Au niveau national, la Commission de surveillance du marché financier d’Afrique centrale prépare déjà un guide sur les émetteurs de jetons utilitaires, signe que les autorités prennent la mesure d’un phénomène susceptible, à court terme, d’attirer l’épargne domestique vers des projets locaux.
Vers une feuille de route concertée
Pour franchir un cap, les participants ont proposé la création d’un laboratoire congolais de la blockchain, réunissant développeurs, banques, universités et institutions, afin de tester des cas d’usage concrets dans l’agriculture, la certification de titres fonciers ou la billetterie culturelle.

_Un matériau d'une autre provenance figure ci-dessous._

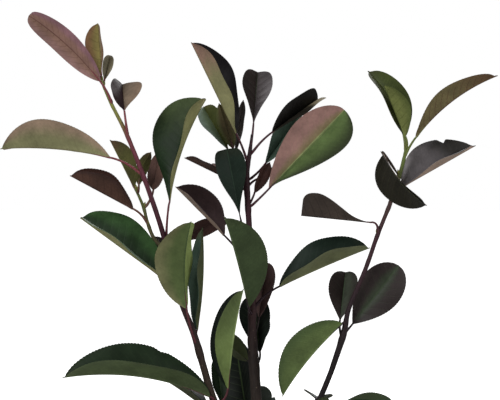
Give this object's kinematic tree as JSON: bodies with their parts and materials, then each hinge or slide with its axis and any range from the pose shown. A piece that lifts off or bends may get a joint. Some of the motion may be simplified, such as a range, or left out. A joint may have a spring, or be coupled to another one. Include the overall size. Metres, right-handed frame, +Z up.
{
  "type": "photinia shrub",
  "caption": "Young evergreen shrub with slim upright stems from one short flared trunk and loose glossy oval leaves, flat at the ground.",
  "frame": {"origin": "centre of the trunk's flat cut at ground level", "axes": "+Z is up along the plant's growth, -Y is the side that the picture shows, and +X is its right"},
  "size_m": [0.4391, 0.2194, 0.4862],
  "materials": {
    "trunk": "dull brown bark",
    "left_bough": "dull brown bark",
    "middle_bough": "dull brown bark",
    "right_bough": "dull brown bark",
    "left_low_leaves": "glossy leaf, matte underneath",
    "left_middle_leaves": "glossy leaf, matte underneath",
    "left_top_leaves": "glossy leaf, matte underneath",
    "left_side_leaves": "glossy leaf, matte underneath",
    "middle_low_leaves": "glossy leaf, matte underneath",
    "middle_leaves": "glossy leaf, matte underneath",
    "middle_top_leaves": "glossy leaf, matte underneath",
    "right_low_leaves": "glossy leaf, matte underneath",
    "right_middle_leaves": "glossy leaf, matte underneath",
    "right_top_leaves": "glossy leaf, matte underneath"
  },
  "bodies": {
    "root": {"trunk": "trunk", "left_bough": "left_bough", "middle_bough": "middle_bough", "right_bough": "right_bough", "left_low_leaves": "left_low_leaves", "left_middle_leaves": "left_middle_leaves", "left_top_leaves": "left_top_leaves", "left_side_leaves": "left_side_leaves", "middle_low_leaves": "middle_low_leaves", "middle_leaves": "middle_leaves", "middle_top_leaves": "middle_top_leaves", "right_low_leaves": "right_low_leaves", "right_middle_leaves": "right_middle_leaves", "right_top_leaves": "right_top_leaves"}
  },
  "joints": []
}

Ils ont également suggéré d’inclure l’éducation financière au programme des universités et des lycées techniques; mieux informée, la jeunesse pourra distinguer une arnaque de pyramide de Ponzi d’un projet solide reposant sur un livre blanc et un code audité.
La conférence s’est achevée sur l’annonce d’un séminaire de deux jours consacré à l’évolution du cadre macro-monétaire; les organisateurs espèrent ainsi transformer l’intérêt académique suscité à Brazzaville en feuilles de route opérationnelles pour tirer parti, de façon responsable, de la révolution crypto.